- **Data provided**:
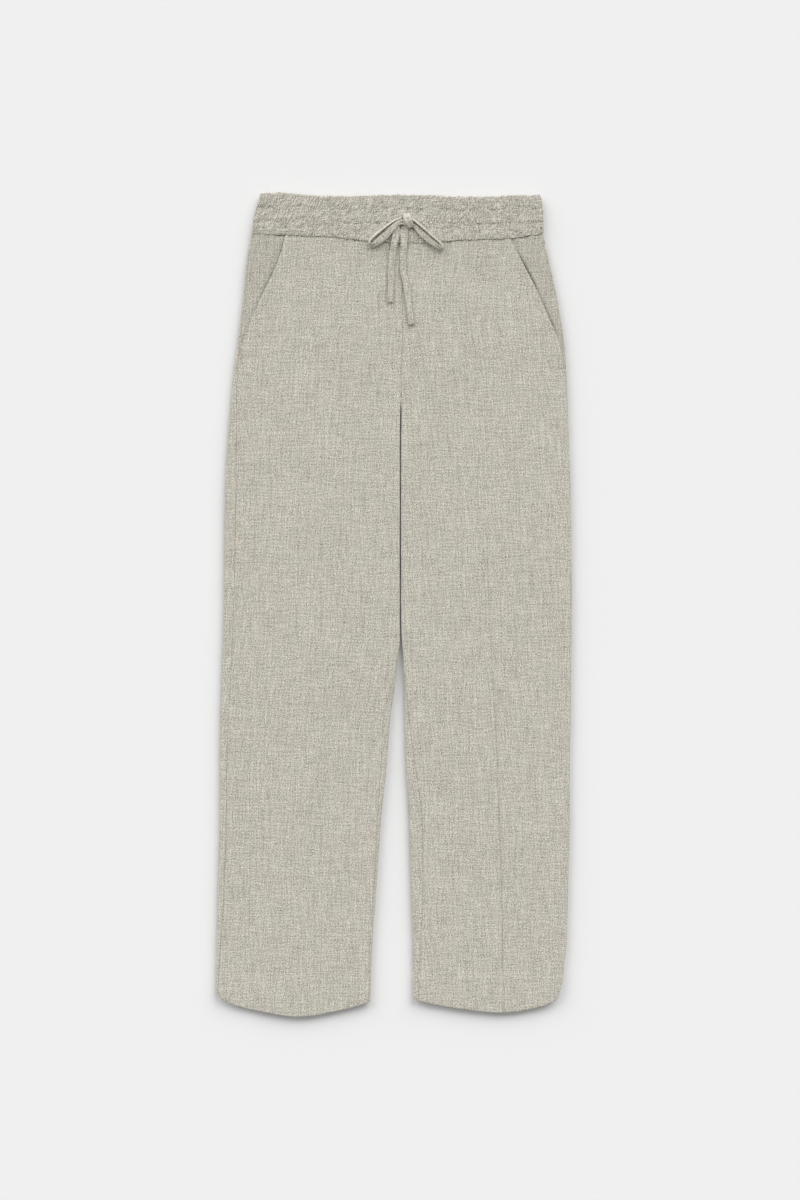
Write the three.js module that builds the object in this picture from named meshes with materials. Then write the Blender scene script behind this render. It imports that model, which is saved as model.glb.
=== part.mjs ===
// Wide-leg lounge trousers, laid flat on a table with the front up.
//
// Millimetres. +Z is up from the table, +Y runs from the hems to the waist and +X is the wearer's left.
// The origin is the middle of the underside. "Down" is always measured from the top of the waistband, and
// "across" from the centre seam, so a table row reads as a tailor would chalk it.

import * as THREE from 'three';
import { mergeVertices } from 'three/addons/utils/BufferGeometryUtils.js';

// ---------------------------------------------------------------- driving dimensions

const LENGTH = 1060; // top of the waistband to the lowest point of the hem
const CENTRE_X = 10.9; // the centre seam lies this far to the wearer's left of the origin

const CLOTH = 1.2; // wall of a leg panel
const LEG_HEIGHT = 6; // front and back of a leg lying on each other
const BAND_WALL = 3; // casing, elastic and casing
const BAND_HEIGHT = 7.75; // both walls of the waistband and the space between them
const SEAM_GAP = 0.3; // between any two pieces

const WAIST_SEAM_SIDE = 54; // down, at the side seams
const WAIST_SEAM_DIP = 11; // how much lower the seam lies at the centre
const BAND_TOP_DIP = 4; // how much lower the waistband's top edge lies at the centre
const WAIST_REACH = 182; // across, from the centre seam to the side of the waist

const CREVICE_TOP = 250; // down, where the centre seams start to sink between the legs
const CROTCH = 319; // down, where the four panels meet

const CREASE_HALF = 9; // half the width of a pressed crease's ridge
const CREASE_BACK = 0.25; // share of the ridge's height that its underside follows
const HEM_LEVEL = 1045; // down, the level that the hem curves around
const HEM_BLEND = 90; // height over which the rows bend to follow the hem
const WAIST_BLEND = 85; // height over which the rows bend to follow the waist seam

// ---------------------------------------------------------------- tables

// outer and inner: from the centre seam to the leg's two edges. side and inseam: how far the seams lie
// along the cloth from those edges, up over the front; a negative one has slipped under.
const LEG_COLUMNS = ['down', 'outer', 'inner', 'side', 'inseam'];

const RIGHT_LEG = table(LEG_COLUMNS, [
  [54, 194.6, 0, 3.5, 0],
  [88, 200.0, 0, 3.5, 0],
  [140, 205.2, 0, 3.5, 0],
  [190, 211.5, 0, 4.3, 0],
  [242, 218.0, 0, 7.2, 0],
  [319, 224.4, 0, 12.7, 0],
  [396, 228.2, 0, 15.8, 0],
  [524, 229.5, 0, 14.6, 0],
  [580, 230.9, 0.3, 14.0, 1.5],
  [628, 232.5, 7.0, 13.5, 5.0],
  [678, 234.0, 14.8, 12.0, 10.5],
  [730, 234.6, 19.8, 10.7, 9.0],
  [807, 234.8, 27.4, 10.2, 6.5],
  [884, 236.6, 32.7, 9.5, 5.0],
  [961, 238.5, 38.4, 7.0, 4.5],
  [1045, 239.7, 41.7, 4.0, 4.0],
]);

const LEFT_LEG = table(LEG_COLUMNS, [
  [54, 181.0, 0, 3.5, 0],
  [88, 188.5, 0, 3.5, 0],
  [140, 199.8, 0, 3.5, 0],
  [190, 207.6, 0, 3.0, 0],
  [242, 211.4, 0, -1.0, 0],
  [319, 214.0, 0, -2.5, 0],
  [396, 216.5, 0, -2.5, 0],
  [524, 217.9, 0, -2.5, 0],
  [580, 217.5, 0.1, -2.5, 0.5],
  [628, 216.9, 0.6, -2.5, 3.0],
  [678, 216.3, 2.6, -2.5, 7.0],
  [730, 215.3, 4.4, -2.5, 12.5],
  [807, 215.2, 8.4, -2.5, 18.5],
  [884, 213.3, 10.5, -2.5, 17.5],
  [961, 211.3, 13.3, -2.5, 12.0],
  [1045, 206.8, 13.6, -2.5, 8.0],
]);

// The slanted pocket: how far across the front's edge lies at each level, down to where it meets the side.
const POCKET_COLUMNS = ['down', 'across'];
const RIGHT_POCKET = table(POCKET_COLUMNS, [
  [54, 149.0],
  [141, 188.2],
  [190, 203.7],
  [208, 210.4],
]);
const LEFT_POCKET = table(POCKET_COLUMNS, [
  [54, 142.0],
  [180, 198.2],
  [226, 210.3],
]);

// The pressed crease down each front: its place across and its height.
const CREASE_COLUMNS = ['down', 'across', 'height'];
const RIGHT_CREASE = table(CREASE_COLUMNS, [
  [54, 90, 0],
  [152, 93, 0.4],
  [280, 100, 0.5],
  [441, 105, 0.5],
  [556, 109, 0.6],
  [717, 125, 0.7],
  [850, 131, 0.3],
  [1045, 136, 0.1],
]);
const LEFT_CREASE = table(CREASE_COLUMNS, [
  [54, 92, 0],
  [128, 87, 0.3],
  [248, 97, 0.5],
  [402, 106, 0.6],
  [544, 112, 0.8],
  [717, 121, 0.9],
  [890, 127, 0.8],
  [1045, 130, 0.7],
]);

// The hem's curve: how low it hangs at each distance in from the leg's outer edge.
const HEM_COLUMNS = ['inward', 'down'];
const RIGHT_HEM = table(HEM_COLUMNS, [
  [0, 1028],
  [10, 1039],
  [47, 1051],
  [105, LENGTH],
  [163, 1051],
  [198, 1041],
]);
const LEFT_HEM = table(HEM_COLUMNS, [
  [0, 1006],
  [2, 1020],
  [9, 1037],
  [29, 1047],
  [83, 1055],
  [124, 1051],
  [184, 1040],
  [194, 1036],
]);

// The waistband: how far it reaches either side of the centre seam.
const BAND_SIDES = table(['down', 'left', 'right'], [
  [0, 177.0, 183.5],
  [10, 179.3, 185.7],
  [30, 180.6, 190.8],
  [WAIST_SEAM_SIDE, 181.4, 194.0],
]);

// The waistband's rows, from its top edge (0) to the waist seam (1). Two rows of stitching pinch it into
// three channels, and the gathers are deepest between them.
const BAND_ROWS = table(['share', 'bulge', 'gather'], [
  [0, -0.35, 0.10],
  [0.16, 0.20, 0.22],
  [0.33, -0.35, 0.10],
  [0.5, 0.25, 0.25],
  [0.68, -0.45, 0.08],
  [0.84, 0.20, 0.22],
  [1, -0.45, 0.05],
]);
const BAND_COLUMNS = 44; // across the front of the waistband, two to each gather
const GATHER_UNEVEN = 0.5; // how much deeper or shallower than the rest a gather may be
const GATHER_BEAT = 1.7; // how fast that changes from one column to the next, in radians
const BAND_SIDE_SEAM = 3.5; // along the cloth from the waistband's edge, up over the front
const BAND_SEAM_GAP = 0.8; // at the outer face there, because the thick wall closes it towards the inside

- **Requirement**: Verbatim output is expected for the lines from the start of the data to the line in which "const WAIST_REACH = 182;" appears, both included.

- **Solution**:
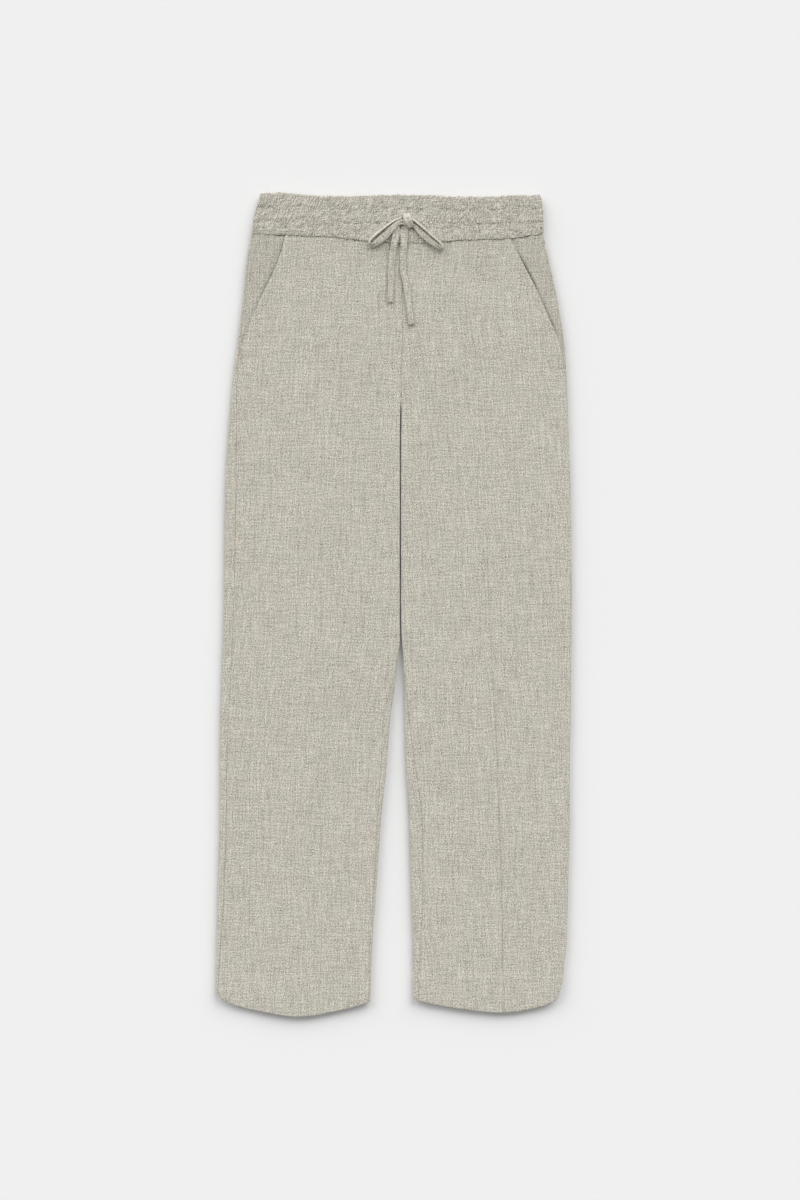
Write the three.js module that builds the object in this picture from named meshes with materials. Then write the Blender scene script behind this render. It imports that model, which is saved as model.glb.
=== part.mjs ===
// Wide-leg lounge trousers, laid flat on a table with the front up.
//
// Millimetres. +Z is up from the table, +Y runs from the hems to the waist and +X is the wearer's left.
// The origin is the middle of the underside. "Down" is always measured from the top of the waistband, and
// "across" from the centre seam, so a table row reads as a tailor would chalk it.

import * as THREE from 'three';
import { mergeVertices } from 'three/addons/utils/BufferGeometryUtils.js';

// ---------------------------------------------------------------- driving dimensions

const LENGTH = 1060; // top of the waistband to the lowest point of the hem
const CENTRE_X = 10.9; // the centre seam lies this far to the wearer's left of the origin

const CLOTH = 1.2; // wall of a leg panel
const LEG_HEIGHT = 6; // front and back of a leg lying on each other
const BAND_WALL = 3; // casing, elastic and casing
const BAND_HEIGHT = 7.75; // both walls of the waistband and the space between them
const SEAM_GAP = 0.3; // between any two pieces

const WAIST_SEAM_SIDE = 54; // down, at the side seams
const WAIST_SEAM_DIP = 11; // how much lower the seam lies at the centre
const BAND_TOP_DIP = 4; // how much lower the waistband's top edge lies at the centre
const WAIST_REACH = 182; // across, from the centre seam to the side of the waist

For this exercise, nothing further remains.